Conversion from cpp functors to __device__ functors

Hi everybody. I’m writing some kind of library to help people who don’t know CUDA programming to use its features. Particularly, I’m translating STL most common algorithms in a parallel version. I’d like to hide completely .cu files so a user can write parallel code with no knowledge of implementation details. Now I’m facing an apparently insuperable obstacle: functors. I’d like to give the user the opportunity to write a brand new functor in his .cpp code and pass it to a parallelized STL algorithm (for instance, a for_each_parallel or a generate_parallel) that should invoke some kernels using a “deviced” version of the user-defined functor. Translation of algorithms without any functor is simple, but I really don’t know how to translate .cpp code (with restrictions, of course) in .cu code using only libraries. Any idea? Thank you to everybody.

Biagio

Are you sure you are not just reinventing Thrust?

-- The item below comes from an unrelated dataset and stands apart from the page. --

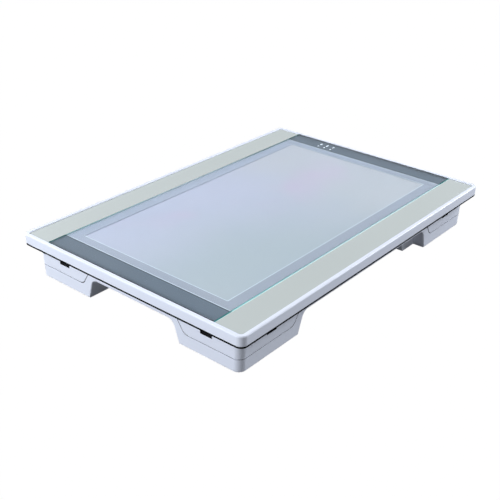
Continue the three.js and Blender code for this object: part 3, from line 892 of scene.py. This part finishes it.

Yes, I am! The difference between my project and Thrust is, fondamentally, the “visibility” of CUDA code. My aim is to let the user write .cpp code, NOT .cu code! At the end of the project, I’d like to switch between a CUDA parallelism and a Multicore parallelism by passing only a parameter like “USING_CUDA” or “USING_MULTI_CORE”. That’s why I must hide .cu files in a library. For instance, that’s how I wrote a parallel fill algorithm:

main.cpp

#define N 100

//...

int main()

{

   // ...

   vector<float> vett(N);

   fill_p(vett.begin(),vett.end(),4,USING_CUDA);

   // ...

}

STL_parallel.h

template<class ForwardIterator, class T>

void fill_p(ForwardIterator first, ForwardIterator last, T value, Parallelism p_type)

{

	T* p = &first[0];

	switch( p_type )

	{

	case USING_CUDA:		

		fill_CUDA(p, (int)distance(first,last), value);

		break;

	case USING_MULTI_CORE:

                // multi-core version of fill

		break;

	default:

		fill(first,last,value);

		break;

	}

	

}

STL_CUDA.cu - int,double too

void fill_CUDA(float* first, int dist, float value)

{

	float* d_vett;

	CUDA_SAFE_CALL( cudaMalloc(&d_vett,dist*sizeof(float)) );

	dim3 blocks_per_grid((dist+BLOCK_SIZE-1)/BLOCK_SIZE, 1, 1);

	dim3 threads_per_block(BLOCK_SIZE, 1, 1);

	fill_kernel<<<blocks_per_grid,threads_per_block>>>(d_vett,dist,value);

	CUDA_SAFE_CALL( cudaThreadSynchronize() );

	CUDA_SAFE_CALL( cudaMemcpy(first,d_vett,dist*sizeof(float),cudaMemcpyDeviceToHost) );

	CUDA_SAFE_CALL( cudaFree(d_vett) );	

}

STL_CUDA_kernels.cu

template<class T>

__global__ void fill_kernel(T* v, int dist, T value)

{

	int index = blockIdx.x * blockDim.x + threadIdx.x;

	if(index < dist)

		v[index] = value;

}